Lopez Murphy is seen as serious economist, but his connections with bankers, businessmen and the international financial market, make him attractive only for the upper classes. As Minister of Economy under Fernando De la Rua in 2001, Lopez Murphy went ahead with an austerity program that could not be implemented due to the strong opposition of the population sick of budget cuttings. To climb up opinion polls, Lopez Murphy shifted to a softer speech: "I'm a candidate who doesn't make promises," he said in an interview with The Associated Press. "Today, there is no room for promises. I'm pledging to take charge of an enormous rebuilding effort where we will have to start over from scratch."
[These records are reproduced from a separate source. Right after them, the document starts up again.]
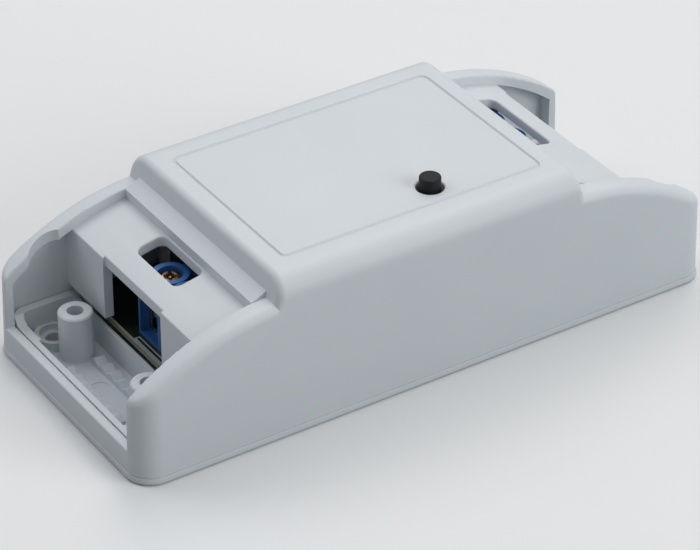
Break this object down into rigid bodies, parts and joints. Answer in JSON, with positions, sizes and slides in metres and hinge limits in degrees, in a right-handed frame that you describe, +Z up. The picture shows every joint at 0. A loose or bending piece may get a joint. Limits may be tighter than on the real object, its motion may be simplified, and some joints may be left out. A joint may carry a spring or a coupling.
{
  "type": "smart switch",
  "caption": "In-line mains switch module with a radio-controlled relay: arched grey housing, end wells with toothed cable grips, rising-clamp screw terminals and a top push button.",
  "frame": {"origin": "centre of the flat underside", "axes": "+Z up from the resting face, +X along the housing from the input end to the output end, +Y to the left when facing +X"},
  "size_m": [0.088, 0.0384, 0.0247],
  "materials": {
    "housing_plastic": "fine spark-eroded matte, cool light grey ABS/polycarbonate",
    "base_plastic": "matte light grey ABS/polycarbonate",
    "board_laminate": "glass-epoxy laminate, satin solder mask",
    "terminal_plastic": "satin blue polyamide",
    "terminal_screw_steel": "yellow-passivated steel",
    "clamp_metal": "bright nickel-plated steel",
    "contact_metal": "tin-plated brass",
    "lead_metal": "tinned copper",
    "button_plastic": "satin black polyamide",
    "black_plastic": "matt black moulded plastic",
    "sheet_steel": "bright stamped steel",
    "relay_plastic": "satin black polybutylene",
    "magnet_iron": "soft iron, plated",
    "copper_winding": "enamelled copper wire",
    "spring_copper": "rolled beryllium copper",
    "ferrite": "sintered ferrite, dark grey",
    "former_plastic": "black phenolic",
    "winding_tape": "yellow polyester tape over the winding",
    "capacitor_sleeve": "aluminium can in a dark shrink sleeve",
    "varistor_coat": "blue epoxy dip",
    "resistor_coat": "grey-green cement coat",
    "module_laminate": "blue solder mask",
    "led_epoxy": "clear epoxy"
  },
  "bodies": {
    "housing": {"upper_housing": "housing_plastic", "base_plate": "base_plastic", "circuit_board": "board_laminate", "input_terminal_block": "terminal_plastic", "output_terminal_block": "terminal_plastic", "input_terminal_contacts": "contact_metal", "output_terminal_contacts": "contact_metal", "tact_switch_body": "black_plastic", "tact_switch_cover": "sheet_steel", "tact_switch_dome": "sheet_steel", "tact_switch_legs": "lead_metal", "relay_case": "relay_plastic", "relay_base": "relay_plastic", "relay_pin_set": "lead_metal", "relay_yoke": "magnet_iron", "relay_core": "magnet_iron", "relay_bobbin": "former_plastic", "relay_winding": "copper_winding", "relay_fixed_contact": "spring_copper", "transformer_core": "ferrite", "transformer_former": "former_plastic", "transformer_winding": "winding_tape", "capacitor_1": "capacitor_sleeve", "capacitor_2": "capacitor_sleeve", "inductor_core": "ferrite", "inductor_winding": "copper_winding", "varistor": "varistor_coat", "fusible_resistor": "resistor_coat", "bridge_rectifier": "black_plastic", "optocoupler": "black_plastic", "component_leads": "lead_metal", "radio_module": "module_laminate", "radio_shield": "sheet_steel", "radio_chip": "black_plastic", "status_led": "led_epoxy", "pin_header": "black_plastic", "header_pin_set": "contact_metal"},
    "button": {"push_button": "button_plastic"},
    "armature": {"relay_armature": "magnet_iron", "relay_blade": "spring_copper"},
    "input_screw_1": {"input_screw_1": "terminal_screw_steel"},
    "input_clamp_1": {"input_clamp_1": "clamp_metal"},
    "input_screw_2": {"input_screw_2": "terminal_screw_steel"},
    "input_clamp_2": {"input_clamp_2": "clamp_metal"},
    "output_screw_1": {"output_screw_1": "terminal_screw_steel"},
    "output_clamp_1": {"output_clamp_1": "clamp_metal"},
    "output_screw_2": {"output_screw_2": "terminal_screw_steel"},
    "output_clamp_2": {"output_clamp_2": "clamp_metal"},
    "output_screw_3": {"output_screw_3": "terminal_screw_steel"},
    "output_clamp_3": {"output_clamp_3": "clamp_metal"}
  },
  "joints": [
    {"name": "button_press", "type": "slide", "parent": "housing", "child": "button", "axis": [0, 0, -1], "range_m": [0, 0.00025], "stiffness_N_per_m": 3000, "springref_m": -0.0001},
    {"name": "armature_pull", "type": "hinge", "parent": "housing", "child": "armature", "pos_m": [0.0033, 0.0024, 0.0187], "axis": [0, 1, 0], "range_deg": [0, 1.8], "stiffness_Nm_per_rad": 0.02, "springref_deg": -1.72},
    {"name": "input_screw_1_turn", "type": "hinge", "parent": "housing", "child": "input_screw_1", "pos_m": [-0.02745, 0.00085, 0.0134], "axis": [0, 0, -1], "range_deg": [0, 1041]},
    {"name": "input_clamp_1_rise", "type": "slide", "parent": "housing", "child": "input_clamp_1", "axis": [0, 0, 1], "range_m": [0, 0.0013]},
    {"name": "input_screw_2_turn", "type": "hinge", "parent": "housing", "child": "input_screw_2", "pos_m": [-0.02745, -0.00423, 0.0134], "axis": [0, 0, -1], "range_deg": [0, 1041]},
    {"name": "input_clamp_2_rise", "type": "slide", "parent": "housing", "child": "input_clamp_2", "axis": [0, 0, 1], "range_m": [0, 0.0013]},
    {"name": "output_screw_1_turn", "type": "hinge", "parent": "housing", "child": "output_screw_1", "pos_m": [0.02745, 0.00963, 0.0134], "axis": [0, 0, -1], "range_deg": [0, 1041]},
    {"name": "output_clamp_1_rise", "type": "slide", "parent": "housing", "child": "output_clamp_1", "axis": [0, 0, 1], "range_m": [0, 0.0013]},
    {"name": "output_screw_2_turn", "type": "hinge", "parent": "housing", "child": "output_screw_2", "pos_m": [0.02745, 0.00455, 0.0134], "axis": [0, 0, -1], "range_deg": [0, 1041]},
    {"name": "output_clamp_2_rise", "type": "slide", "parent": "housing", "child": "output_clamp_2", "axis": [0, 0, 1], "range_m": [0, 0.0013]},
    {"name": "output_screw_3_turn", "type": "hinge", "parent": "housing", "child": "output_screw_3", "pos_m": [0.02745, -0.00053, 0.0134], "axis": [0, 0, -1], "range_deg": [0, 1041]},
    {"name": "output_clamp_3_rise", "type": "slide", "parent": "housing", "child": "output_clamp_3", "axis": [0, 0, 1], "range_m": [0, 0.0013]}
  ],
  "couplings": [
    {"joint": "input_screw_1_turn", "follows": "input_clamp_1_rise", "rad_per_m": 13963},
    {"joint": "input_screw_2_turn", "follows": "input_clamp_2_rise", "rad_per_m": 13963},
    {"joint": "output_screw_1_turn", "follows": "output_clamp_1_rise", "rad_per_m": 13963},
    {"joint": "output_screw_2_turn", "follows": "output_clamp_2_rise", "rad_per_m": 13963},
    {"joint": "output_screw_3_turn", "follows": "output_clamp_3_rise", "rad_per_m": 13963}
  ]
}
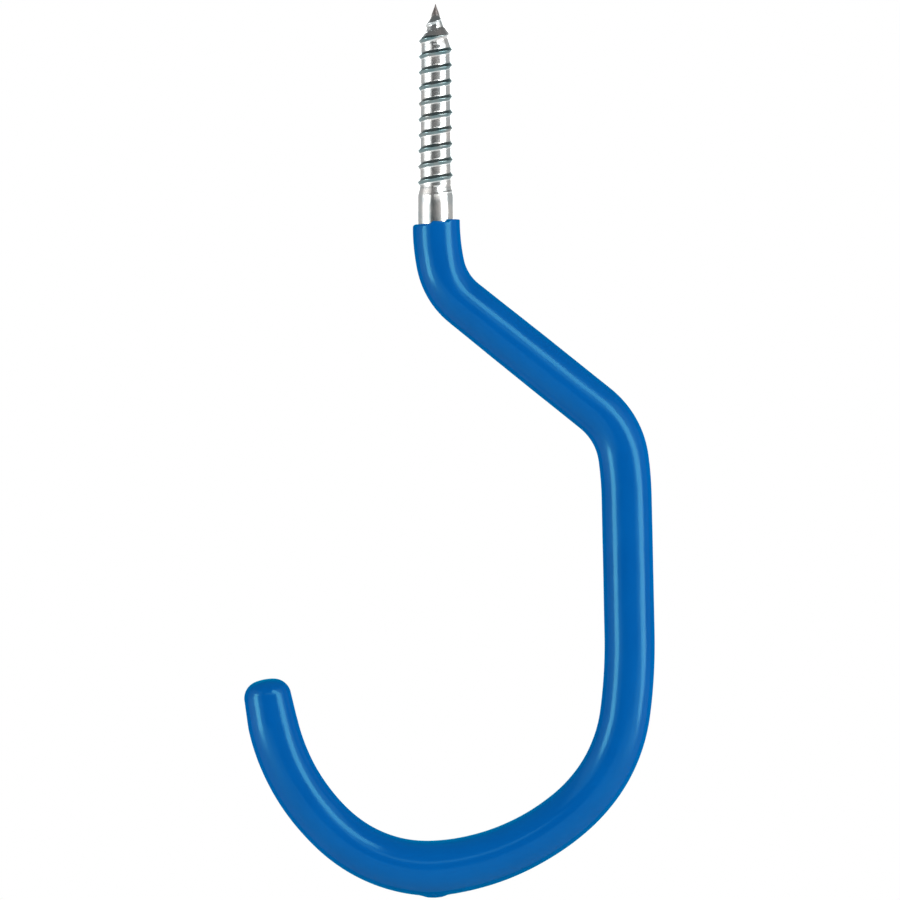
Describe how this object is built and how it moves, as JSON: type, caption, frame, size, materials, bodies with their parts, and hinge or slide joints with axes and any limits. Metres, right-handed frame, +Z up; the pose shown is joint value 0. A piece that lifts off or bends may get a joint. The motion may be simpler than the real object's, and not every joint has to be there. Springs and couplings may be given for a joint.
{
  "type": "bicycle storage hook",
  "caption": "Screw-in ceiling hook with a cranked steel rod and a soft vinyl coat, whose open bowl holds a bicycle by its wheel.",
  "frame": {"origin": "on the screw's axis at the dip line, where the coat's lip ends and the ceiling's face comes in use", "axes": "+Z up along the screw towards its point, +X towards the straight back, Y square to the hook's plane, the bowl's tip on the -X side"},
  "size_m": [0.0906, 0.0122, 0.197],
  "materials": {
    "zinc_plated_steel": "bright zinc plating, smooth on the shank and lightly tooled in the thread",
    "blue_vinyl": "glossy dipped vinyl, slightly uneven, with one drip under the bowl"
  },
  "bodies": {
    "root": {"steel_hook_rod": "zinc_plated_steel", "vinyl_coating": "blue_vinyl"}
  },
  "joints": []
}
Behind the first three, but still with chances to win, come Adolfo Rodriguez Saa and Elisa Carrio. Populist, Adolfo Rodriguez Saa is a peronist Governor that heads a national and popular movement, very much connected to the traditional peronist ideas. He calls for the popular union under direct slogans appealing to Argentine nationalism.
Elisa Carrio, in turn, is the only candidate who offers a center-left program, very European style. This congresswoman is very well reputed as an intellectual with strong convictions and an honest background. During the nineties, Elisa Carrio denounced a money laundering operation, in which the then-president Carlos Menem was involved, as well as very important international banks and financial institutions. She enjoys the best public image among all candidates, but lacks a strong structure behind and, therefore, people do not believe she could govern a country like Argentina, analysts say.
"I am a hard woman: neither powerful politicians, nor rich businessman can 'normalize' me", she told PRAVDA.Ru recently. "If we win the race for presidency, a new process of change and political renovation will take place in Argentina", says the leader of the center-left coalition, Argentineans for a Republic of Equals.
Who will win? It is not clear, yet. However, nobody doubts 2003 elections are crucial for the fate of a nation once rich, but now overwhelmed by poverty.